Kaukehakeha: Faculty Scholarship Spotlights


Kaukehakeha (at the highest level) celebrates our faculty scholars whose legal expertise, scholarship and contributions in the field are recognized locally, nationally and internationally. We’re proud to share the following scholarship awards and selected publications. Please check back for more updates.

Carole J. Petersen

In Women’s Rights, in The Oxford Handbook of Constitutional Law in Asia, Professor Carole Petersen compares the extent to which constitutional law and strategic litigation has been used to promote gender equality in four jurisdictions: Japan, South Korea, Hong Kong, and Taiwan.


Miyoko T. Pettit-Toledo

In Collective Memory and Intersectional Identities: Healing Unique Sexual Violence Harms Against Women of Color Past, Present and Future, Professor Miyoko Pettit-Toledo sketches possible avenues to address the past and persisting sexual violence wounds of women of color, and suggests that by recognizing and creating spaces for women of color to develop their individual and collective memories of sexual violence harms—through storytelling in truth and reconciliation commission investigations and hearings—we may begin to counter dominant, traditional narratives of sexual violence atrocities against women during conflict.


D. Kapuaʻala Sproat

In Reframing Wai as Waiwai: The Public Trust Paradigm in Hawaiʻi Nei, forthcoming in Waiwai: Water and the Future of Hawai‘i (edited by Professor Kamanamaikalani Beamer), Professor Kapua Sproat & Mahina Tuteur contend that Hawaiʻi’s public trust doctrine, rooted in Kānaka Maoli values of managing wai, could be the most important tool for water resource management in Hawaiʻi and beyond. They call on decision-makers to embrace the public trust as a paradigm—especially its Indigenous values and management principles—to restore waiwai for generations to come.


Melissa Stewart

Professor Melissa Stewart received the 2023 AALS Section on International Law inaugural New Scholars Award for her article, Cascading Consequences of Sinking States. In Cascading Consequences, Prof.

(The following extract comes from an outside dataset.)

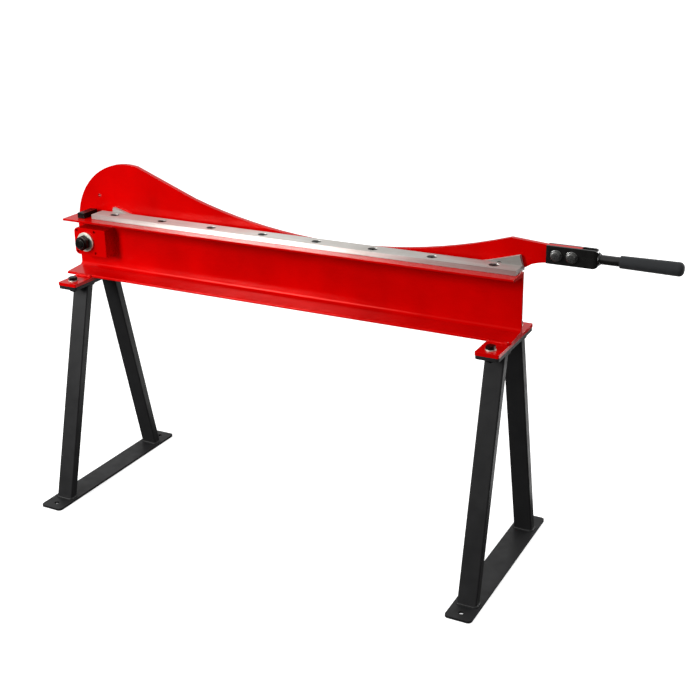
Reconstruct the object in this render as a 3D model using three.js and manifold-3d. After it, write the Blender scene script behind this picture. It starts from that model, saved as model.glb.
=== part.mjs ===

Stewart examines the phenomenon of sinking states—low-lying island states at risk of the submergence of the entirety of their territory due to sea level rise—and offers a novel perspective on what the existence of sinking states reveals about cracks in the foundation of international law.


A. Uʻilani Tanigawa Lum

In Aia i Waiʻoli ke Aloha ʻĀina: Re-centering ʻĀina and Indigenous Knowledge for Restorative Environmental Justice, Professor Uʻilani Tanigawa Lum deploys a contextual inquiry framework to explore Kānaka Maoli (Native Hawaiian) community efforts to re-center principles of Indigenous biocultural resource management practices in decision-making to more fully realize restorative environmental justice.


Richard Wallsgrove

In the Chapter on Hawaiʻi and US-Affiliated Pacific Islands for the Fifth National Climate Assessment, Professor Richard Wallsgrove and others report that climate change impairs food & water access, undermines human health, threatens cultural resources, exacerbates inequities & disrupts economic activity & diverse ecosystems in Hawaiʻi and the US-Affiliated Pacific Islands, but that Indigenous knowledge systems strengthen island resilience.


Eric Yamamoto

In Reparations Delayed: Japanese Latin Americans and the United States’ WWII Human Rights Transgressions, Emeritus Professor Eric Yamamoto & Hanna Wong Taum employ a multidisciplinary framework of social healing through justice to assess U.S. moral & legal responsibility to repair harms to thousands of Latin American citizens of Japanese ancestry, who were kidnapped by the U.S. from their home countries, internationally transported & incarcerated – alongside Japanese Americans – in U.S. concentration camps during World War II as racial hostages for trading with Japan.